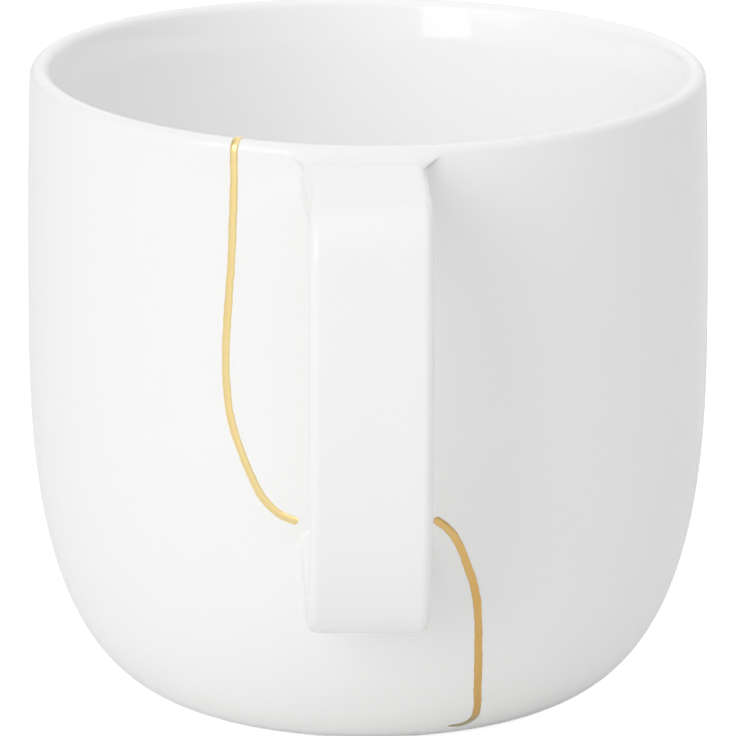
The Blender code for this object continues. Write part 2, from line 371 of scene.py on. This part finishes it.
def strap_section():
    """Rounded, faintly crowned rectangle as (across, out) offsets, run round once."""
    half_width, half_thick = STRAP_WIDTH / 2, STRAP_THICKNESS / 2
    points = []
    corners = ((1, 1, 0.0), (-1, 1, 0.5), (-1, -1, 1.0), (1, -1, 1.5))
    for i, (side, face, first) in enumerate(corners):
        centre = (side * (half_width - STRAP_EDGE), face * (half_thick - STRAP_EDGE))
        turn = (first * math.pi, (first + 0.5) * math.pi)
        bend = arc(centre, STRAP_EDGE, turn[0], turn[1], CORNER_POINTS)
        following = corners[(i + 1) % 4]
        begin = following[2] * math.pi
        nxt = (
            following[0] * (half_width - STRAP_EDGE) + STRAP_EDGE * math.cos(begin),
            following[1] * (half_thick - STRAP_EDGE) + STRAP_EDGE * math.sin(begin),
        )
        count = FACE_POINTS if i % 2 == 0 else SIDE_POINTS
        flat = np.linspace(bend[-1], nxt, count + 1)[1:-1]
        points += [bend, flat]
    ring = np.concatenate(points)
    ring[:, 1] *= 1 - STRAP_CROWN / half_thick * (ring[:, 0] / half_width) ** 2
    return ring


def strap_surface():
    """Dense grid of strap points and outward normals, rows along the middle line."""
    line = strap_centre()
    tangent = np.gradient(line, axis=0)
    tangent /= np.linalg.norm(tangent, axis=1)[:, None]
    out = np.stack([-tangent[:, 1], tangent[:, 0]], 1)
    ring = strap_section()
    shift = ROOT_OFFSET + (line[:, 0] - BOWL_RADIUS) * math.tan(STRAP_LEAN)
    reach = line[:, None, 0] + out[:, None, 0] * ring[None, :, 1]
    height = line[:, None, 1] + out[:, None, 1] * ring[None, :, 1]
    across = ring[None, :, 0] + shift[:, None]
    points = np.stack([np.broadcast_to(across, reach.shape), -reach, height], -1)
    along = np.gradient(points, axis=0)
    # even weights at both neighbours, since the ring's steps differ
    ahead = np.roll(points, -1, 1) - points
    behind = points - np.roll(points, 1, 1)
    la = np.linalg.norm(ahead, axis=-1, keepdims=True)
    lb = np.linalg.norm(behind, axis=-1, keepdims=True)
    around = ahead / la + behind / lb
    normals = np.cross(along, around)
    normals /= np.linalg.norm(normals, axis=-1, keepdims=True)
    middle = np.stack([shift, -line[:, 0], line[:, 1]], -1)[:, None]
    flip = np.sign(((points - middle) * normals).sum(-1).mean())
    return points, normals * flip


def fillet_radii(normals, on_top, elsewhere):
    """Radius of the blend for each column of the strap, larger where the strap faces up."""
    facing = np.clip(normals[:, 2], 0.0, 1.0)
    share = facing ** 2 * (3 - 2 * facing)
    return elsewhere + (on_top - elsewhere) * share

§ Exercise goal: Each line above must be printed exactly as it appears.

§ The output:
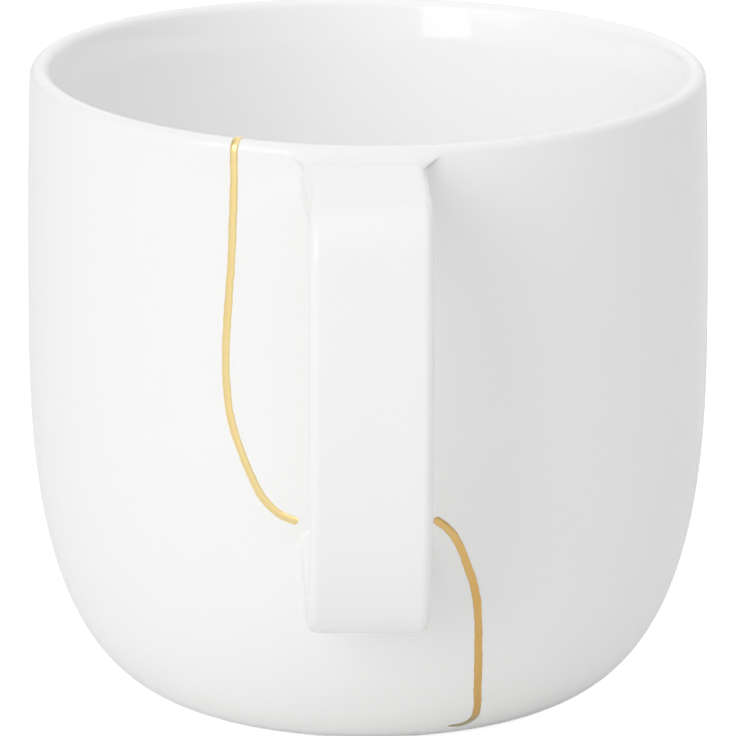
The Blender code for this object continues. Write part 2, from line 371 of scene.py on. This part finishes it.
def strap_section():
    """Rounded, faintly crowned rectangle as (across, out) offsets, run round once."""
    half_width, half_thick = STRAP_WIDTH / 2, STRAP_THICKNESS / 2
    points = []
    corners = ((1, 1, 0.0), (-1, 1, 0.5), (-1, -1, 1.0), (1, -1, 1.5))
    for i, (side, face, first) in enumerate(corners):
        centre = (side * (half_width - STRAP_EDGE), face * (half_thick - STRAP_EDGE))
        turn = (first * math.pi, (first + 0.5) * math.pi)
        bend = arc(centre, STRAP_EDGE, turn[0], turn[1], CORNER_POINTS)
        following = corners[(i + 1) % 4]
        begin = following[2] * math.pi
        nxt = (
            following[0] * (half_width - STRAP_EDGE) + STRAP_EDGE * math.cos(begin),
            following[1] * (half_thick - STRAP_EDGE) + STRAP_EDGE * math.sin(begin),
        )
        count = FACE_POINTS if i % 2 == 0 else SIDE_POINTS
        flat = np.linspace(bend[-1], nxt, count + 1)[1:-1]
        points += [bend, flat]
    ring = np.concatenate(points)
    ring[:, 1] *= 1 - STRAP_CROWN / half_thick * (ring[:, 0] / half_width) ** 2
    return ring


def strap_surface():
    """Dense grid of strap points and outward normals, rows along the middle line."""
    line = strap_centre()
    tangent = np.gradient(line, axis=0)
    tangent /= np.linalg.norm(tangent, axis=1)[:, None]
    out = np.stack([-tangent[:, 1], tangent[:, 0]], 1)
    ring = strap_section()
    shift = ROOT_OFFSET + (line[:, 0] - BOWL_RADIUS) * math.tan(STRAP_LEAN)
    reach = line[:, None, 0] + out[:, None, 0] * ring[None, :, 1]
    height = line[:, None, 1] + out[:, None, 1] * ring[None, :, 1]
    across = ring[None, :, 0] + shift[:, None]
    points = np.stack([np.broadcast_to(across, reach.shape), -reach, height], -1)
    along = np.gradient(points, axis=0)
    # even weights at both neighbours, since the ring's steps differ
    ahead = np.roll(points, -1, 1) - points
    behind = points - np.roll(points, 1, 1)
    la = np.linalg.norm(ahead, axis=-1, keepdims=True)
    lb = np.linalg.norm(behind, axis=-1, keepdims=True)
    around = ahead / la + behind / lb
    normals = np.cross(along, around)
    normals /= np.linalg.norm(normals, axis=-1, keepdims=True)
    middle = np.stack([shift, -line[:, 0], line[:, 1]], -1)[:, None]
    flip = np.sign(((points - middle) * normals).sum(-1).mean())
    return points, normals * flip


def fillet_radii(normals, on_top, elsewhere):
    """Radius of the blend for each column of the strap, larger where the strap faces up."""
    facing = np.clip(normals[:, 2], 0.0, 1.0)
    share = facing ** 2 * (3 - 2 * facing)
    return elsewhere + (on_top - elsewhere) * share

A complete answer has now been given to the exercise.